Violin Concerto No. 5 in A Major was the last of five violin concertos Mozart wrote from 1773-1775, a time he spent employed as a musician in the Salzburg court. In many ways, the five violin concerti resemble those from the Baroque period with the “fast-slow-fast” three-movement structure, and recurring sections for entire orchestra (ritornello) composed between solo sections; however, Mozart began to break with tradition with the fifth concerto, experimenting with compositional techniques acquired during his third trip to Italy and his stay of several months in Vienna from July to September 1773.

Symphony No. 104 is Haydn’s final symphony and the last of the twelve London Symphonies. It was composed in 1795 during his second journey to London. The work follows the four-movement plan that by this time had become Haydn’sstandard symphonic format. The theme of the exuberant Finale is based on a simple folk melody often claimed to have originated as a Croatian folk song. This theme is also known to be similar to the one used by London street peddlers (“hot cross buns!”, “live cod!”) at the time of Haydn’s visits.

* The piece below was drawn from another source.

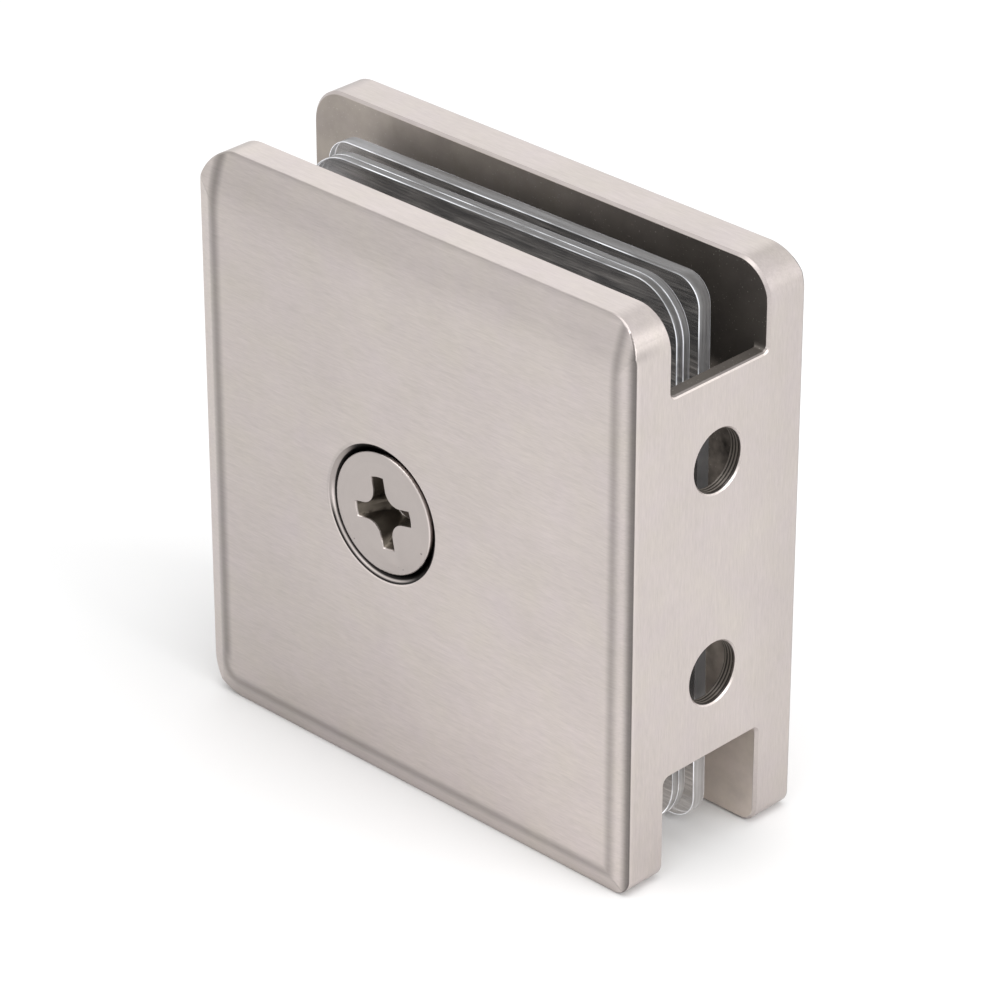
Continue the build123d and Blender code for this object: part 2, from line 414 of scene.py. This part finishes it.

Winner of the Fifth Annual MSO Youth Concerto Competition, twenty-year-old violinist Yu Kai Sun is currently developing her career in the Greater Toronto Area. A native of China, Yu Kai discovered the violin at the age of 8. From 2013 to 2017, she studied at the Conservatoire de musique de Montréal with Helmut Lipsky. Yu Kai is currently pursuing a Bachelor of Music (Honours) at the prestigious Glenn Gould School of the Royal Conservatory of Music in Toronto under the tutelage of Professor Victor Danchenko. Yu Kai has been concertmaster of the Schleswig-Holstein Festival Orchestra, the Royal Conservatory Orchestra at the Glenn Gould School, the String Orchestra at the Conservatoire of Montreal and the FACE Symphony Orchestra.